All current Stanford undergraduate, co-term, and graduate students are eligible to apply. Graduate students should check their funding packages before applying. Previous recipients of an Arts + Justice Student Grant may reapply with a new project.
Can grant funds be used for a project during a Leave of Absence?
No, students must be enrolled in both winter and spring quarter of the 2021-22 academic year to receive the grant.
How are grant funds issued?
The Arts + Justice Student Grant will be provided to students as a lump-sum stipend, on the basis of the project budget submitted in the application. Approved equipment will be purchased on the student's behalf and loaned to them for the duration of the year.
Who reviews the grant applications?
All grant applications are reviewed by a committee from the Stanford Arts Institute.
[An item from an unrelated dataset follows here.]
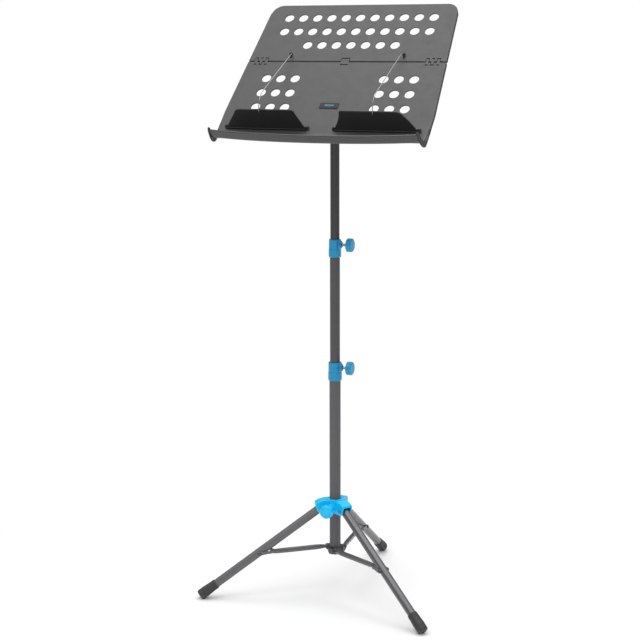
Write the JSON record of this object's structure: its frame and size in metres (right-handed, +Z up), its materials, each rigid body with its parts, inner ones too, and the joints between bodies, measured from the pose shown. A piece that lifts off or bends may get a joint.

The committee evaluates each application based on the clarity and strength of the proposal, the project’s engagement with issues of justice, its fit in the program, and its potential for success. Priority will be given to students or projects that engage in underrepresented fields, identities, and issues. Please see Assessment Criteria above.
I'm interested in working on a team project. Is this possible?
Yes, team-based projects are eligible. However, registered student organizations (VSOs) are not eligible for this program. Please see the Student Arts Grants page for more information on VSO grants.
When will I hear back if I have received an award?
Accepted applicants will be notified around December 2, 2022.
What does a strong budget entail?
Students should read and follow these guidelines and should use this template to propose their project expenses.
What should I select for my portfolio?
Think of your portfolio as a way to demonstrate the skills you'll use in your proposed project. Be selective: more is not more! You can anticipate reviewers will spend no more than 5 minutes of time on your portfolio, so don't leave things up to chance by giving them 20 minutes of material!